Recorded data →
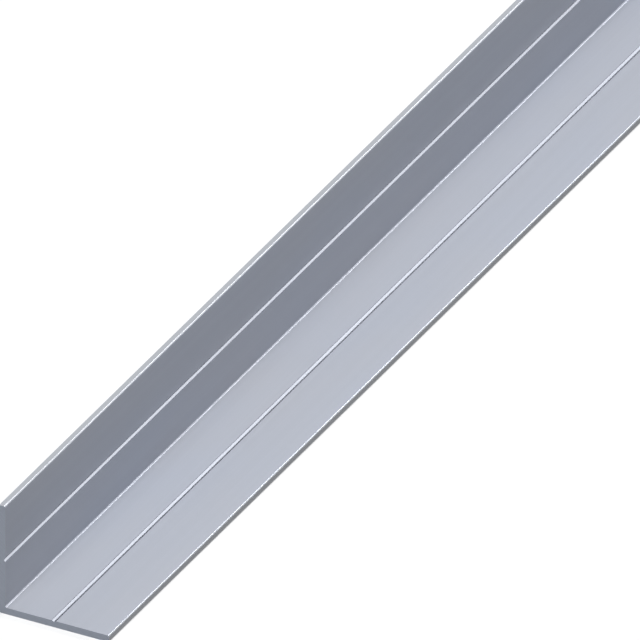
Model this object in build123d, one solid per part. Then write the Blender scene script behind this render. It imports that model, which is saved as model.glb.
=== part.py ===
from build123d import *
import os

# A length of extruded aluminium angle with equal legs, sawn square at both ends.
# One leg lies on the floor and the other stands along its back edge.
# A fine V groove runs down the middle of each inner face. It is the line that holes
# are marked out and drilled on.
#
# Frame: millimetres. X runs across the lying leg, from the standing leg to the toe.
# Y runs along the bar and Z is up. The origin is on the underside of the lying leg,
# midway across it and midway along the bar.

# Section
LEG = 25.0            # outside width of each leg, from the heel to the toe
WALL = 1.5            # thickness of each leg
ROOT_RADIUS = 0.35    # fillet in the inner corner between the legs
TOE_RADIUS = 0.3      # rounding of the two edges along each leg's free end
HEEL_RADIUS = 0.3     # rounding of the outer corner

# Marking groove
GROOVE_WIDTH = 0.9    # across its mouth, at the surface of the leg
GROOVE_DEPTH = 0.25   # from the surface to the bottom of the V

# Stock
LENGTH = 1000.0       # as sawn

GROOVE_LINE = LEG / 2  # the groove's distance from the outside of the heel

NODE = "angle_section"


def leg_outline():
    """One leg lying flat with its heel at the sketch's origin, before its edges are rounded."""
    return [
        (0, 0),
        (LEG, 0),
        (LEG, WALL),
        (GROOVE_LINE + GROOVE_WIDTH / 2, WALL),
        (GROOVE_LINE, WALL - GROOVE_DEPTH),
        (GROOVE_LINE - GROOVE_WIDTH / 2, WALL),
        (WALL, WALL),
    ]


def rounded(face, corners, radius):
    """The face with the corners at these points filleted."""
    return fillet([face.vertices().sort_by_distance(corner)[0] for corner in corners], radius)


def section():
    """The whole section: one leg and its mirror image about the diagonal of the heel."""
    lying_leg = leg_outline()
    standing_leg = [(height, across) for across, height in reversed(lying_leg[1:-1])]
    profile = make_face(Polyline(*lying_leg, *standing_leg, close=True))
    profile = rounded(profile, [(LEG, 0), (LEG, WALL), (WALL, LEG), (0, LEG)], TOE_RADIUS)
    profile = rounded(profile, [(0, 0)], HEEL_RADIUS)
    return rounded(profile, [(WALL, WALL)], ROOT_RADIUS)


def angle_section():
    """The section stood on edge at the near end of the bar and drawn out along Y."""
    near_end = Plane(origin=(-LEG / 2, -LENGTH / 2, 0), x_dir=(1, 0, 0), z_dir=(0, -1, 0))
    bar = extrude(near_end * section(), amount=-LENGTH)
    bar.label = NODE
    return bar


os.makedirs("parts", exist_ok=True)
export_step(angle_section(), f"parts/{NODE}.step")
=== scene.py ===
import bpy
import math
from mathutils import Matrix, Vector


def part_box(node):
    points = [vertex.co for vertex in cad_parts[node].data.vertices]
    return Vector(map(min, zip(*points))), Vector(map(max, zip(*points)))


# A length of satin anodised aluminium angle lying on a white studio floor: one leg on the
# floor, the other standing along its back edge, seen over its near end from the open side.

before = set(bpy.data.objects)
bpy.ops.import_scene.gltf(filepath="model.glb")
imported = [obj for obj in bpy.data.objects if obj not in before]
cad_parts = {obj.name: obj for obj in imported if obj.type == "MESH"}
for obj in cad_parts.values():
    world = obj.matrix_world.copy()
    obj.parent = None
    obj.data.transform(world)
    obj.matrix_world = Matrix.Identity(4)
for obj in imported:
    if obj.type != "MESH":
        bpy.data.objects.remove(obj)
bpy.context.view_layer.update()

MM = 0.001
BAR = "angle_section"

# ---- the bar's own sizes, in metres -------------------------------------------------

lowest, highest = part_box(BAR)
LEG = highest.z - lowest.z
LENGTH = highest.y - lowest.y
WALL = 1.5 * MM
TOE_RADIUS = 0.3 * MM
GROOVE_WIDTH = 0.9 * MM
GROOVE_DEPTH = 0.25 * MM
GROOVE_HEIGHT = LEG / 2                 # of the standing leg's groove; the other is at X = 0
OUTER_FACE = lowest.x                   # X of the standing leg's two faces
INNER_FACE = OUTER_FACE + WALL

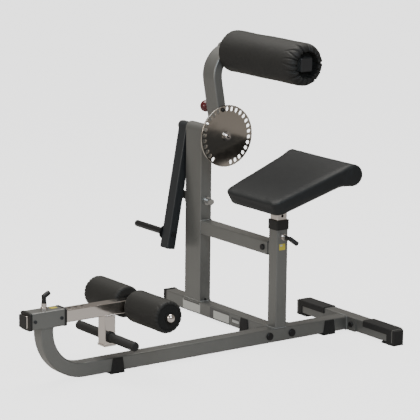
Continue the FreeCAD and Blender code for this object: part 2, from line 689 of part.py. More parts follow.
def selector_disc():
    """Disc with radial slots, welded to the axle; the lowest slots are left out."""
    thick = DISC_Y[1] - DISC_Y[0]
    disc = rod("Y", V(0, DISC_Y[0], PIVOT_Z), thick, DISC_R)
    rim = [e for e in disc.Edges if isinstance(e.Curve, Part.Circle)]
    disc = disc.makeFillet(1.2, rim)
    slots = []
    for index in range(-SLOTS_BEHIND, SLOTS_AHEAD + 1):
        slot = bar("Y", V(0, DISC_Y[0] - 1, PIVOT_Z + SLOT_CIRCLE), thick + 2,
                   SLOT_WIDE, SLOT_LONG, SLOT_WIDE / 2 - 0.01)
        slots.append(turned(slot, index * SLOT_STEP - PIN_TILT, PIVOT))
    disc = disc.cut(slots)
    return disc.cut(rod("Y", V(0, DISC_Y[0] - 1, PIVOT_Z), thick + 2, BAR / 2))


def axle_bolts():
    """Washer and domed bolt on both ends of the axle."""
    solids = []
    for face, way in ((DISC_Y[0] - 2, -1), (WEIGHT_Y[1] + 2, 1)):
        low = min(face, face + way * 3)
        washer = rod("Y", V(0, low, PIVOT_Z), 3, 18.0)
        head_low = min(face + way * 3, face + way * 10)
        head = rod("Y", V(0, head_low, PIVOT_Z), 7, 11.0)
        outer = face + way * 10
        rim = [e for e in head.Edges if isinstance(e.Curve, Part.Circle)
               and abs(e.Curve.Center.y - outer) < 0.1]
        head = head.makeFillet(3, rim)
        socket = hexagon("Y", V(0, min(outer, outer - way * 4), PIVOT_Z), 4, 10)
        solids.append(washer.fuse(head).removeSplitter().cut(socket))
    return group(solids)


def arm_path():
    """Straight tilted run, then an arc over to the bolster's axis: end points and arc."""
    tilt = math.radians(ARM_TILT)
    along = V(-math.sin(tilt), 0, math.cos(tilt))
    across = V(math.cos(tilt), 0, math.sin(tilt))
    start = PIVOT + along * ARM_STRAIGHT
    goal = V(BOLSTER[0], 0, BOLSTER[1])
    to_goal = goal - start
    radius = to_goal.dot(to_goal) / (2 * to_goal.dot(across))
    centre = start + across * radius
    spread = math.degrees((start - centre).getAngle(goal - centre))
    return along, start, centre, spread


def upper_arm():
    """Rectangular tube bent over at the top, with a pivot tube at its foot."""
    along, start, centre, spread = arm_path()
    deep = ARM_Y[1] - ARM_Y[0]
    middle = (ARM_Y[0] + ARM_Y[1]) / 2
    sections = [
        (ARM_WIDE, deep, 6.0),
        (ARM_WIDE - 2 * WALL, deep - 2 * WALL, 3.0),
    ]
    skins = []
    for wide, high, radius in sections:
        foot = bar("Z", V(0, middle, PIVOT_Z), ARM_STRAIGHT, wide, high, radius)
        foot = turned(foot, -ARM_TILT, PIVOT)
        face = lay(rounded_face(wide, high, radius), "Z", V(0, middle, PIVOT_Z + ARM_STRAIGHT))
        face = turned(face, -ARM_TILT, PIVOT)
        bend = face.revolve(V(centre.x, middle, centre.z), V(0, 1, 0), spread)
        skins.append(join([foot, bend]))
    round_foot = rod("Y", V(0, ARM_Y[0], PIVOT_Z), deep, ARM_WIDE / 2)
    arm = join([skins[0].cut(skins[1]), round_foot])
    tip = V(BOLSTER[0], 0, BOLSTER[1])
    arm = join([arm, rod("Y", V(tip.x, ARM_Y[0], tip.z), deep, TUBE / 2)])
    arm = arm.cut(rod("Y", V(0, ARM_Y[0] - 1, PIVOT_Z), deep + 2, 16.0))
    return arm.cut(rod("Y", V(PIN_AT.x, ARM_Y[0] - 1, PIN_AT.z), deep + 2, BARREL_R))


def arm_bushings():
    running = BAR / 2 + RUNNING
    front = ring("Y", V(0, ARM_Y[0], PIVOT_Z), 30, 16.0, running)
    back = ring("Y", V(0, ARM_Y[1] - 30, PIVOT_Z), 30, 16.0, running)
    back = back.fuse(ring("Y", V(0, ARM_Y[1], PIVOT_Z), 4, 21.0, running)).removeSplitter()
    return group([front, back])


def spacer_sleeve():
    """Steel sleeve on the axle between the arm and the upright."""
    low = ARM_Y[1] + 4.6
    return ring("Y", V(0, low, PIVOT_Z), UPRIGHT_Y[0] - 6.4 - low, 18.0, BAR / 2)


def bolster_tube():
    start = BOLSTER_Y[0] + 8
    body = frame_tube("Y", V(BOLSTER[0], start, BOLSTER[1]), ARM_Y[0] - start)
    return body


def bolster_plug():
    inside = TUBE - 2 * WALL
    at = BOLSTER_Y[0] + 8
    cap = bar("Y", V(BOLSTER[0], at - 4, BOLSTER[1]), 4, TUBE, TUBE, CORNER)
    rim = [e for e in cap.Edges if e.BoundBox.YMax < at - 3.9]
    cap = cap.makeChamfer(2.5, rim)
    stem = bar("Y", V(BOLSTER[0], at, BOLSTER[1]), 12, inside, inside, CORNER - WALL)
    return cap.fuse(stem).removeSplitter()


def bolster_pad():
    """Foam roll in a cover drawn in around the tube's end."""
    y0, y1 = BOLSTER_Y
    roll = rod("Y", V(BOLSTER[0], y0, BOLSTER[1]), y1 - y0, BOLSTER_R)
    roll = roll.makeFillet(26, [e for e in roll.Edges if isinstance(e.Curve, Part.Circle)])
    roll = roll.cut(bar("Y", V(BOLSTER[0], y0 - 1, BOLSTER[1]), y1 - y0 + 2, TUBE, TUBE, CORNER))
    return roll.cut(rod("Y", V(BOLSTER[0], y0 - 1, BOLSTER[1]), 23, 46.0))


def arm_pin():
    """Pull pin through the arm: barrel, plunger, spring and ball knob."""
    x, z = PIN_AT.x, PIN_AT.z
    front, back = ARM_Y
    tip_r, shoulder_r, stem_r = 6.0, 7.6, 4.0
    step_y, roof_y = front + 34, front + 70
    barrel = rod("Y", V(x, front, z), back - front, BARREL_R)
    barrel = barrel.fuse(hexagon("Y", V(x, back, z), 3, 24)).removeSplitter()
    barrel = barrel.cut(rod("Y", V(x, front, z), step_y - front, tip_r + RUNNING))
    barrel = barrel.cut(rod("Y", V(x, step_y, z), roof_y - step_y, 8.0))
    barrel = barrel.cut(rod("Y", V(x, step_y, z), 66, stem_r + RUNNING))
    tip, end = front + 0.2, front + 90.2
    plunger = join([
        rod("Y", V(x, tip, z), step_y - tip, tip_r),
        rod("Y", V(x, step_y, z), 4, shoulder_r),
        rod("Y", V(x, step_y + 4, z), end - step_y - 4, stem_r),
    ])
    spring = coil(0.7, 6.2, roof_y - step_y - 4 - 2.4, 6)
    spring.rotate(V(0, 0, 0), V(1, 0, 0), -90)
    spring.translate(V(x, step_y + 4 + 1.2, z))
    knob = Part.makeSphere(22.0, V(x, 431.5, z))
    knob = knob.cut(box(x - 30, x + 30, back, back + 4, z - 30, z + 30))
    knob = knob.cut(rod("Y", V(x, back, z), end - back, stem_r))
    return barrel, plunger, spring, knob


def weight_arm():
    """Tube that hangs from the axle, closed and rounded at both ends."""
    middle = (WEIGHT_Y[0] + WEIGHT_Y[1]) / 2
    deep = WEIGHT_Y[1] - WEIGHT_Y[0]
    outer = bar("Z", V(0, middle, PIVOT_Z - WEIGHT_LONG), WEIGHT_LONG, WEIGHT_WIDE, deep, 5)
    corners = [e for e in outer.Edges if e.BoundBox.ZMax < PIVOT_Z - WEIGHT_LONG + 1]
    outer = outer.makeFillet(4.5, corners)
    round_top = rod("Y", V(0, WEIGHT_Y[0], PIVOT_Z), deep, WEIGHT_WIDE / 2)
    inner = bar("Z", V(0, middle, PIVOT_Z - WEIGHT_LONG + 8), WEIGHT_LONG - 40,
                WEIGHT_WIDE - 2 * WALL, deep - 2 * WALL, 2)
    arm = join([outer, round_top]).cut(inner)
    arm = arm.cut(rod("Y", V(0, WEIGHT_Y[0] - 1, PIVOT_Z), deep + 2, BAR / 2))
    arm = turned(arm, WEIGHT_TILT, PIVOT)
    x, z = horn_centre()
    return arm.cut(rod("Y", V(x, WEIGHT_Y[0] - 1, z), deep + 2, 6.0))


def horn_centre():
    tilt = math.radians(WEIGHT_TILT)
    return -HORN_DOWN * math.sin(tilt), PIVOT_Z - HORN_DOWN * math.cos(tilt)


def weight_horn():
    """Plate horn with its flange and the bolt that holds it through the weight arm."""
    x, z = horn_centre()
    start = WEIGHT_Y[1]
    flange = rod("Y", V(x, start, z), 6, 28.0)
    pin = rod("Y", V(x, start + 6, z), HORN_END - start - 6, HORN_R)
    tip = [e for e in pin.Edges if isinstance(e.Curve, Part.Circle)
           and abs(e.Curve.Center.y - HORN_END) < 0.1]
    pin = pin.makeChamfer(2.5, tip)
    stud = rod("Y", V(x, WEIGHT_Y[0] - 1.4, z), start - WEIGHT_Y[0] + 1.4, 6.0)
    head = rod("Y", V(x, WEIGHT_Y[0] - 4, z), 4, 10.0)
    return join([flange, pin, stud, head])


# --- export ------------------------------------------------------------------------
def parts():
    """Every node by name."""
    stop_bolt, stop_plate, rubber_stop = stop_parts()
    foot = foot_pin()
    seat = seat_pin()
    arm_set = arm_pin()
    left_foam, left_core = roller(1)
    right_foam, right_core = roller(-1)
    return {
        "main_rail": main_rail(),
        "rear_stabilizer": rear_stabilizer(),
        "flange_plates": flange_plates(),
        "frame_bolts": frame_bolts(),
        "stabilizer_boots": stabilizer_boots(),
        "lower_cross_tube": lower_cross_tube(),
        "lower_cross_cap": lower_cross_cap(),
        "rubber_feet": rubber_feet(),
        "upright": upright(),
        "pivot_housing": pivot_housing(),
        "housing_bushings": housing_bushings(),
        "mid_cross_tube": mid_cross_tube(),
        "seat_post": seat_post(),
        "seat_post_collar": seat_post_collar(),
        "stop_bolt": stop_bolt,
        "stop_plate": stop_plate,
        "rubber_stop": rubber_stop,
        "foot_collar": foot_collar(),
        "collar_bushings": collar_bushings(),
        "collar_screws": collar_screws(),
        "foot_slide_tube": foot_slide_tube(),
        "drop_tube": drop_tube(),
        "carriage_caps": carriage_caps(),
        "drop_tube_foot": drop_tube_foot(),
        "foot_bar": foot_bar(),
        "foot_grips": foot_grips(),
        "roller_axle": roller_axle(),
        "roller_caps": roller_caps(),
        "foam_roller_left": left_foam,
        "roller_core_left": left_core,
        "foam_roller_right": right_foam,
        "roller_core_right": right_core,
        "foot_pin_barrel": foot[0],
        "foot_pin_plunger": foot[1],
        "foot_pin_spring": foot[2],
        "foot_pin_handle": foot[3],
        "seat_pin_barrel": seat[0],
        "seat_pin_plunger": seat[1],
        "seat_pin_spring": seat[2],
        "seat_pin_handle": seat[3],
        "seat_board": on_slope(seat_board()),
        "seat_pad": on_slope(seat_pad()),
        "seat_bracket": seat_bracket(),
        "seat_bolts": seat_bolts(),
        "seat_stem": seat_stem(),
        "pivot_axle": pivot_axle(),
        "spacer_sleeve": spacer_sleeve(),
        "selector_disc": selector_disc(),
        "axle_bolts": axle_bolts(),
        "upper_arm": upper_arm(),
        "arm_bushings": arm_bushings(),
        "bolster_tube": bolster_tube(),
        "bolster_plug": bolster_plug(),
        "bolster_pad": bolster_pad(),
        "arm_pin_barrel": arm_set[0],
        "arm_pin_plunger": arm_set[1],
        "arm_pin_spring": arm_set[2],
        "arm_pin_knob": arm_set[3],
        "weight_arm": weight_arm(),
        "weight_horn": weight_horn(),
    }


def main():
    os.makedirs("parts", exist_ok=True)
    low_x = SLIDE_X[0] - 3
    high_x = RAIL_END + PLATE + TUBE + BOLT_TAIL
    middle = V((low_x + high_x) / 2, (HORN_END - BOOT_END) / 2, 0)
    print("origin moved by", middle)
    for name, shape in parts().items():
        shape = shape.copy()
        shape.translate(middle * -1)
        if not shape.isValid():
            print("not valid:", name)
        shape.exportStep("parts/" + name + ".step")
        print(name, len(shape.Solids), round(shape.Volume / 1000, 1), "cm3")


main()
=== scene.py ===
"""Looks of the ab and back machine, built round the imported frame.

Metres. +X runs to the rear stabilizer, +Y to the upright, +Z up.
"""
import bmesh
import bpy
import json
import math
import random
from mathutils import Matrix, Vector, noise


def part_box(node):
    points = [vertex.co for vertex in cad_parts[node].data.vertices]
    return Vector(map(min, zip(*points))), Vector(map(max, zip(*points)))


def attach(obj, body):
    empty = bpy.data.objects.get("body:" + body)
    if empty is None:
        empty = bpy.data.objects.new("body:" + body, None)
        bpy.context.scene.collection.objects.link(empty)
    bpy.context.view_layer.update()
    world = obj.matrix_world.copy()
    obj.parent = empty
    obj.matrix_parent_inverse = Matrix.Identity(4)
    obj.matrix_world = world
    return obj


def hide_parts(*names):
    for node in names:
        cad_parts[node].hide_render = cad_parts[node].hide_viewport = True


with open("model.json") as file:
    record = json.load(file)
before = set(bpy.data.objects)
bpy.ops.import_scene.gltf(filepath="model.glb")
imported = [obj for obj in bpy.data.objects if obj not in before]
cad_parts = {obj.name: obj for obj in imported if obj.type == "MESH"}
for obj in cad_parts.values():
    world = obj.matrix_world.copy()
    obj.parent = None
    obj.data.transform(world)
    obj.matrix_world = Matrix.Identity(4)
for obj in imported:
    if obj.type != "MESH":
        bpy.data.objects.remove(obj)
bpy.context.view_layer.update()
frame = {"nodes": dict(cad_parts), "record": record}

STEM_LOW, STEM_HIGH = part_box("seat_stem")
POST_FOOT = Vector(((STEM_LOW.x + STEM_HIGH.x) / 2, (STEM_LOW.y + STEM_HIGH.y) / 2, 0))
TUBE = 50.8
SEAT_TILT = math.radians(18.5)
SEAT_TOP = 603.4


def at(x, y, z):
    """A point given in millimetres from the seat post's foot."""
    return POST_FOOT + Vector((x, y, z)) / 1000


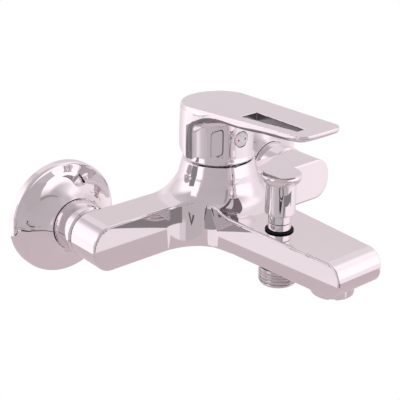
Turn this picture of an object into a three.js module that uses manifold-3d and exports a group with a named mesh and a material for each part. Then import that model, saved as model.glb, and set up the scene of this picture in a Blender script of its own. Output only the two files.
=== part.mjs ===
// Wall mounted single-lever bath and shower mixer, in millimetres.
// +Z is up, +Y runs into the wall, and the wall's face is the plane y = 0.
// The origin is on that face, midway between the hot and cold inlets.

import * as THREE from "three";
import { mergeVertices } from "three/addons/utils/BufferGeometryUtils.js";
import Module from "manifold-3d";

const wasm = await Module();
wasm.setup();

// ---------------------------------------------------------------- fits and facets
const CLEARANCE = 0.3; // between pieces that touch, screw or slide in each other
const PIN_CLEARANCE = 0.2; // round the pivot pin
const FACETS_LARGE = 40; // round the hub, flanges and nuts
const FACETS_FLANGE = 36;
const FACETS_KNOB = 28;
const FACETS_MEDIUM = 18;
const FACETS_SMALL = 12;

// ---------------------------------------------------------------- wall connections
const INLET_CENTRES = 150; // hot inlet to cold inlet
const ARM_BACK = 32.9; // wall to the back face of the arms

const FLANGE_RADIUS = 33;
const FLANGE_EDGE = 4; // height of the rim's straight edge
const FLANGE_HEIGHT = 17.4;
const FLANGE_NECK_WALL = 0.8;
const FLANGE_LIP = 2; // rounding of the rim's front edge
const FLANGE_RIM_WALL = 2.4;
const FLANGE_SHELL = 1.4;

const NUT_RADIUS = 14.75;
const NUT_WALL = 1.45; // outside the G3/4 thread
const NUT_CHAMFER = 0.9;
const NUT_REACH = 24; // length of the nut along the inlet

const STUB_RADIUS = 9.2; // inlet stub cast on the arm
const STUB_BORE = 6.5;
const STUB_LENGTH = 13.3;
const STUB_COLLAR_RADIUS = 11.6; // holds the loose nut
const STUB_COLLAR = 2.4;

const WASHER = 2; // thickness of the filter washer
const UNION_BORE = 9;
const UNION_THREAD = 9; // length of the G3/4 end
const UNION_ECCENTRIC = 8; // offset of the wall end, downwards
const UNION_NECK = 5; // length of the sloping middle
const WALL_THREAD_RADIUS = 10.3; // G1/2
const WALL_THREAD_BORE = 7.5;
const WALL_THREAD = 18; // depth in the wall

// ---------------------------------------------------------------- body
const ARM_DEPTH = 23.1;
const ARM_HEIGHT = 26.2;
const ARM_HALF_LENGTH = 89;
const ARM_END_ROUND = 11; // horizontal semi-axis of the arms' rounded ends

const HUB_FROM_WALL = 52.3;
const TOWER_TOP = 34.1;
const TOWER_RADIUS = 20.5;
const TOWER_FOOT_RADIUS = 22.3;
const FLARE_RADIUS = 16; // concave sweep from the tower onto the spout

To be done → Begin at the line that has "(0, LEG)], TOE_RADIUS)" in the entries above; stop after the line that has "# floor, the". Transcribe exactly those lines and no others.

Finished task →
    profile = rounded(profile, [(LEG, 0), (LEG, WALL), (WALL, LEG), (0, LEG)], TOE_RADIUS)
    profile = rounded(profile, [(0, 0)], HEEL_RADIUS)
    return rounded(profile, [(WALL, WALL)], ROOT_RADIUS)


def angle_section():
    """The section stood on edge at the near end of the bar and drawn out along Y."""
    near_end = Plane(origin=(-LEG / 2, -LENGTH / 2, 0), x_dir=(1, 0, 0), z_dir=(0, -1, 0))
    bar = extrude(near_end * section(), amount=-LENGTH)
    bar.label = NODE
    return bar


os.makedirs("parts", exist_ok=True)
export_step(angle_section(), f"parts/{NODE}.step")
=== scene.py ===
import bpy
import math
from mathutils import Matrix, Vector


def part_box(node):
    points = [vertex.co for vertex in cad_parts[node].data.vertices]
    return Vector(map(min, zip(*points))), Vector(map(max, zip(*points)))


# A length of satin anodised aluminium angle lying on a white studio floor: one leg on the
# floor, the other standing along its back edge, seen over its near end from the open side.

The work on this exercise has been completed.